The aircraft landed in Istanbul at 5.26am on Monday, December 30. The plan was for Ghosn to walk across the Tarmac and on to a second private plane, a Bombardier Challenger 300 destined for Beirut. Taylor and the fixer would take a later commercial flight to Lebanon. Ghosn felt confident he wouldn’t be spotted. The sun hadn’t yet risen over the Bosphorus. But he had no way of knowing whether the Japanese authorities had rumbled him. He had been gone almost a day by now. Could they have tipped off the Turkish police? Would the second jet even be there? Ghosn smiled with relief as he spotted the Bombardier. Sucking in the freezing dawn air, he walked over, up the steps and asked the flight attendant to “close up and go”.
Looking back now, those close to the operation think the subterfuge at the Grand Hyatt 20 hours earlier, might have been unnecessary. Detectives probably hadn’t followed Ghosn from his house that day. “No one expects much to happen over new year in Japan,” says one. “I wouldn’t be surprised if they didn’t bother to turn up that day. Japan isn’t as disciplined as people think.”
Little more than an hour later, at 6am, the jet with no passengers (officially) dipped low over the Mediterranean and bumped to a halt at the VIP Pavilion on the northern edge of Beirut’s Rafic Hariri airport. Ghosn, who had changed into dark trousers and a dark jacket, reached for the French passport the Japanese authorities had allowed him to keep in a pouch with a special security seal. He opened it only after landing in Beirut because he feared an electronic warning signal might be sent as the seal was broken. As he stepped out, gazing up at the snow-tipped mountains above his home town, he told himself: “Finally, it’s won.”
At 6.10am, Carole, who was visiting her parents in Lebanon and staying at her and her husband’s house in Beirut, was woken by a phone call from a friend. “Go to your parents’ house immediately. We have a surprise for you,” he said. She recalls, “My first thought was, ‘Oh my God. It’s bad news. Who calls at 6am?’ ” When Carole first saw Carlos stepping out of a black Mercedes with blacked-out windows, she ran to him and “hugged him tighter than I have ever done”. Ghosn told her, “You’re my lioness. You fought so hard for me.”
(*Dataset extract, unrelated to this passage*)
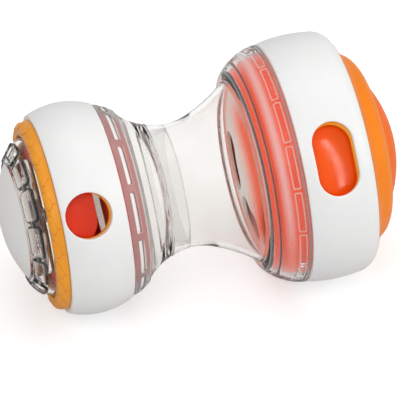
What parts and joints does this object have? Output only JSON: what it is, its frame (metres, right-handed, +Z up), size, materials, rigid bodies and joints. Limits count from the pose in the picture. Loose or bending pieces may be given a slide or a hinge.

Ghosn and some of those close to him are reported to have paid almost GBP 8,00,000 (about Rs 7.98 crore) to Promote Fox, a company linked to the Taylors, for their pains. The whole operation might have cost several times that figure. He also forfeited his GBP 11 million (about Rs 109 crore) bail. Even so, the flight was the bargain of the century. It was a very happy new year. “Beyond happy, a miracle!”, Carole laughs.
Not Everyone Wins
What happened to Michael and Peter Taylor? They could soon find themselves shuffling into a Japanese courtroom in prison jumpsuits. They checked before hatching the Ghosn escape plot that they wouldn’t be violating any US laws but didn’t investigate whether they might have a case to answer in Tokyo. A federal magistrate in Boston approved Tokyo’s extradition request in September. The Taylors have appealed. Does Ghosn feel guilty that they face the prospect of the very jail time that they helped him to avoid? “No comment,” he replies. “I don’t miss the travel,” says Ghosn on his new life. “I’m enjoying simple pleasures – being with Carole and my kids.”